Türkiye’nin Avrupa Birliği’ne girme sürecine değinen Bakan Çavuşoğlu, "Avrupa Birliği ülkemizin siyasi bir strateji tercihidir. Avrupa Birliği’ne girmek uzun bir süreç, bıktık. 60 yılı aşan bir süreç. Zorlukları oldu, çifte standartları oldu, yanlış söylemler oldu. Son 14 senesi bile zorlu bir süreç oldu, inişli çıkışlı bir süreçten geçildi. Biz artık böyle bir süreç istemiyoruz ve Avrupa Birliği’nin bize konjektürel olarak bakmasını da istemiyoruz, çünkü Avrupa Birliği’ne böyle bakmıyoruz. Göç konusunda Türkiye’ye ihtiyaçları var. Göçmenler için Türkiye’ye yardım edelim, ama bunlar yeterli yaklaşımlar değil. Kısa vadeli yaklaşımlarla bu işler olmaz. Avrupa Birliği’nin bize dün de ihtiyacı vardı, bugün de var, yarın da olacak. Bizim de Avrupa Birliği’ne ihtiyacımız var" dedi.

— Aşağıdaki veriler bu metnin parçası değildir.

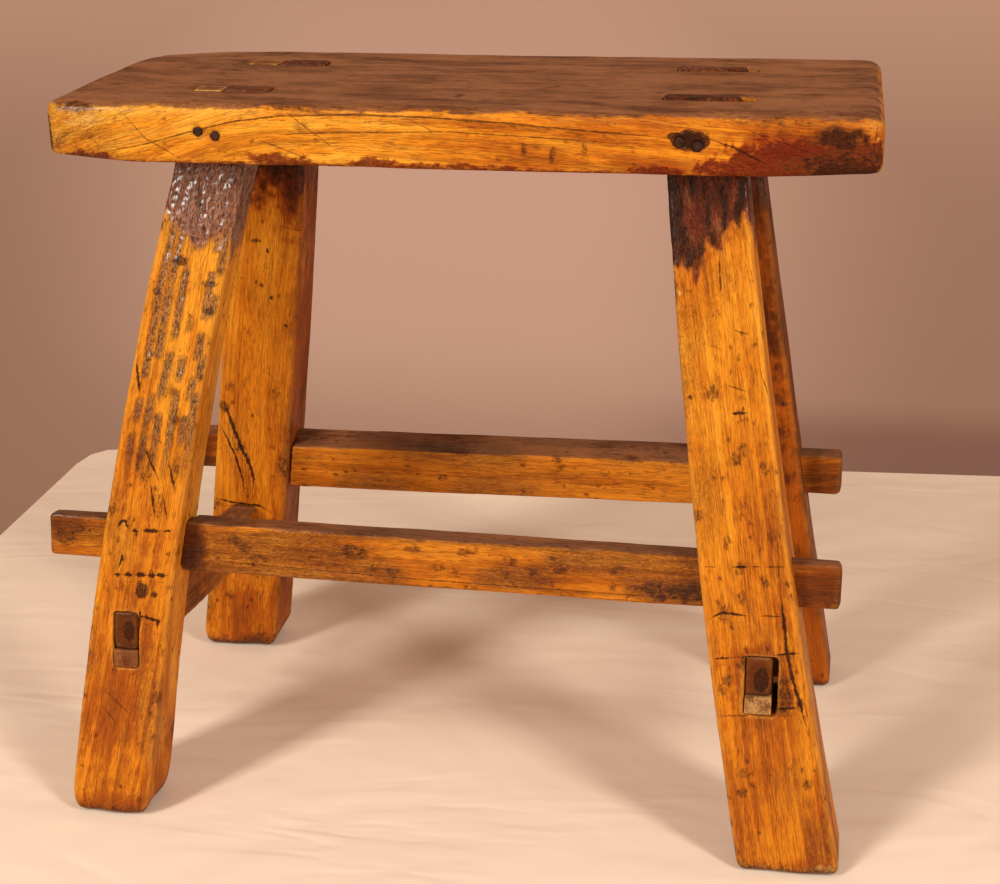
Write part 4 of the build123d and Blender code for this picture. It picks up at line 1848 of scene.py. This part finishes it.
    def build_light(self) -> None:
        """Builds the two lamps in front and the sky that fills the shadows."""
        self.hang("left_lamp", self.left_power, self.left_place)
        self.hang("right_lamp", self.right_power, self.right_place)
        world = bpy.data.worlds.new("studio sky")
        world.use_nodes = True
        world.node_tree.nodes.clear()
        graph = Graph(world.node_tree)
        fill = graph.node("ShaderNodeBackground")
        fill.inputs["Color"].default_value = (*self.sky_colour, 1.0)
        fill.inputs["Strength"].default_value = self.sky_strength
        seen = graph.node("ShaderNodeBackground")
        seen.inputs["Color"].default_value = (*self.backdrop, 1.0)
        seen.inputs["Strength"].default_value = 1.0
        path = graph.node("ShaderNodeLightPath").outputs
        shown = graph.math("MAXIMUM", path["Is Camera Ray"], path["Is Glossy Ray"])
        shown = graph.math("MAXIMUM", shown, path["Is Transmission Ray"])
        graph.show(self.mixed(graph, shown, fill, seen), "ShaderNodeOutputWorld")
        bpy.context.scene.world = world

    def build_camera(self) -> None:
        """Builds the camera at the photograph's viewpoint."""
        data = bpy.data.cameras.new("viewpoint")
        data.sensor_fit = "HORIZONTAL"
        data.sensor_width = 36.0
        data.lens = self.lens
        data.clip_start = 0.05
        data.clip_end = 20.0
        camera = add_object("viewpoint", data)
        flat = math.cos(self.pitch)
        ahead = Vector((-math.sin(self.yaw) * flat, math.cos(self.yaw) * flat, -math.sin(self.pitch)))
        right = Vector((math.cos(self.yaw), math.sin(self.yaw), 0.0))
        up = right.cross(ahead)
        rolled_right = right * math.cos(self.roll) + up * math.sin(self.roll)
        rolled_up = up * math.cos(self.roll) - right * math.sin(self.roll)
        turn = Matrix((rolled_right, rolled_up, -ahead)).transposed()
        camera.rotation_mode = "QUATERNION"
        camera.rotation_quaternion = turn.to_quaternion()
        camera.location = self.eye
        bpy.context.scene.camera = camera


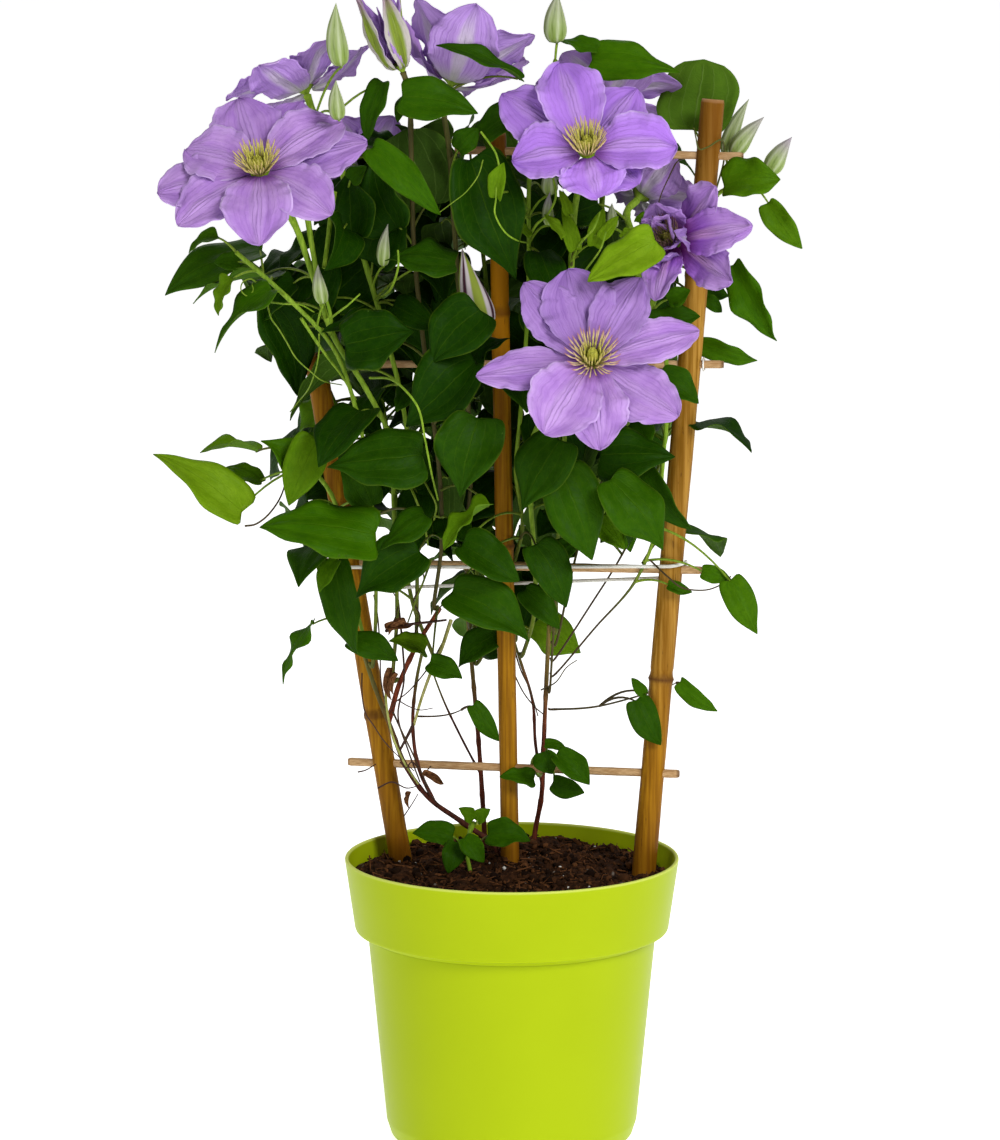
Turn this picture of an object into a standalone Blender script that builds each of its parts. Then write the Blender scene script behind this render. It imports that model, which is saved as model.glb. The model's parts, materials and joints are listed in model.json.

BATAKLIĞIN KURUTULMASI GEREK
Ortadoğu’nun ateş çemberi altında olduğunu kaydeden Bakan Çavuşoğlu, Suriye devletinin Esad rejiminden kurtulması gerektiğini belirterek, şöyle konuştu: "Irak yönetilemeyen bir ülke durumunda. Suriye’nin topraklarının yüzde 30’unu bir terör örgütü işgal ediyor. Bugün Bağdat’taki yönetim tüm Irak halkının güvenini kazanamamıştır. Maliki’nin dışladığı Kürtler, Sunniler diğer halklar hala dışlanmış durumdadır. Irak önemli bir komşumuz. Irak’ın toprak bütünlüğüne, sınır bütünlüğüne saygı duyuyoruz. Herkesten fazla saygı duyuyoruz. Herkesten fazla hassasız. Suriye’de de yapılması gereken iki şey var: DAEŞ’ten ve diğer terör örgütlerinden temizlenmesi lazım. Bu konuda kararlı bir strateji yok. 65 tane ülke DAEŞ ile mücadelede başarılı değil, umudu YPG ve başka örgütlere bağlamışlar. Suya düşen yılana sarılır. Bu durum tam bir acizliktir. Bu anlayıştan kurtulmamız gerekir. Biz DAEŞ ile mücadele eden ülkelere gerekli desteği veriyoruz. Irak’ta peşmerge ve diğerlerine eğitim veren ülkelere de destek veriyoruz, ama sonuç ortada nasıl mücadele edeceğiz. Nasıl temizleyeceğiz? En köklü çözüm bataklığı kurutmak. Bataklık da rejimdir. Esad rejimi. Bu bataklığı kurutmak için de siyasi çözüm gerekli."